“Há crianças que não comem quando a escola está fechada”
O secretário de Estado adjunto e da Educação, em conversa com a candidata presidencial Ana Gomes, diz que é preciso ver a escola “não apenas como espaço de aprendizagem, mas como espaço de protecção social”.
O secretário de Estado adjunto e da Educação justificou esta terça-feira a opção do Governo em manter as escolas abertas. Usou a palavra “cautela”, alegando que quando a escola fecha “há crianças que não comem” e enfrentam vários outros riscos ou perigos que ficam pode detectar.
João Costa era o convidado da conversa online que a candidata presidencial Ana Gomes promove diariamente nas suas redes sociais. E disse que, apesar de os números relativos à pandemia de covid-19 serem alarmantes, é preciso “algum sangue frio, nervos de aço” na forma como se analisam os dados.
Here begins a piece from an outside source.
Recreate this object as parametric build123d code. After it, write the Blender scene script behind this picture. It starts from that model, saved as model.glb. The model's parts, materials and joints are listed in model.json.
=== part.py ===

Após declarar publicamente o seu apoio à candidata apoiada pelo PAN e o Livre, porque “nestas eleições está em debate (…) a salvaguarda maior da (...) democracia”, o secretário de Estado começou a falar sobre o impacto que a pandemia teve até hoje nos sistemas educativos, que segundo “algumas análises” foi “ainda maior do que a 2.ª Guerra Mundial”. E defendeu que, por isso, é preciso olhar para o eventual encerramento das escolas com cautela. “Sobretudo não olhar para o que é uma escola fechada a partir de um lugar privilegiado”, disse.
Alguns alunos não têm as condições para estudar em casa: “Não é só não terem computador, ou Internet, é não terem um espaço sozinhos em casa, terem um contexto barulhento, violento por vezes, não terem quem os acompanhe, quem os tire da cama para ligarem o computador, não terem a quem recorrer para pôr dúvidas”. Para João Costa, é preciso ver a escola “não apenas como espaço de aprendizagem, mas como espaço de protecção social”, onde “situações de abuso são muitas vezes identificadas pela atitude do aluno, um olhar triste”. “À distância, por ‘Zooms’ e ‘Teams’ isto não se vê, não se detecta”, alertou.
O secretário de Estado disse ainda que, segundo a avaliação do próprio Ministério da Educação, “há um grande desaparecimento de alunos das comunidades ciganas após o confinamento”. “E como são populações nómadas é muito difícil encontrá-los”, disse, lembrando ainda que há um trabalho de prevenção do casamento precoce junto destas comunidades.
Citando a Sociedade Portuguesa de Pediatria, lembrou que algumas crianças tiveram “profundas regressões em termos de desenvolvimento” no confinamento da Primavera. Reiterando intervenção anterior no debate da deputada na Assembleia Legislativa da Madeira e mandatária da candidatura de Ana Gomes naquela região autónoma, Elisa Seixas, disse que “há crianças que não comem quando a escola está fechada”.
Citando mais uma vez Elisa Seixas, defendeu que a escola é um espaço onde até é mais fácil a prevenção da contaminação com covid-19, sobretudo para os alunos mais velhos. “São espaços muito mais controlados do que andarem pela cidade sem qualquer contenção”, disse. “Há aqui muitas dimensões do que é uma escola plena, que ensina, mas também desenvolve competências sociais, protecção social”, considerou, reiterando: “Não podemos ser precipitados”.
Recorde-se que o primeiro-ministro, António Costa, disse esta terça-feira na Assembleia da República que não hesitará em fechar estabelecimentos de ensino se verificar que a variante inglesa do novo coronavírus, mais contagiosa, se tornou dominante. A declaração surgiu menos de 24 horas depois de ter anunciado novas medidas de contenção da pandemia, sem no entanto alterar a decisão de manter as escolas abertas e com ensino presencial.
Sem se referir em concreto à questão do encerramento das escolas, Ana Gomes sublinhou no debate desta terça-feira o “extraordinário papel da escola pública em fazer essa transformação” da sociedade e em dar “ferramentas que são mais do que o conhecimento livresco. É o conhecimento da vida”. “A educação para a cidadania é o que se faz em todos os azimutes na escola (…) e sem cidadãos informados, conscientes não há democracia que funcione”, sublinhou a candidata.
Já numa acção de campanha em Almada, Ana Gomes afirmou que poderá ser indispensável encerrar as escolas por os hospitais estarem “no limite”. “Já tivemos informação esta manhã de dirigentes de escolas que não são nada alarmistas que, neste momento, acham que vai ser indispensável fechar as escolas, mas é uma decisão que cabe ao Governo”, disse.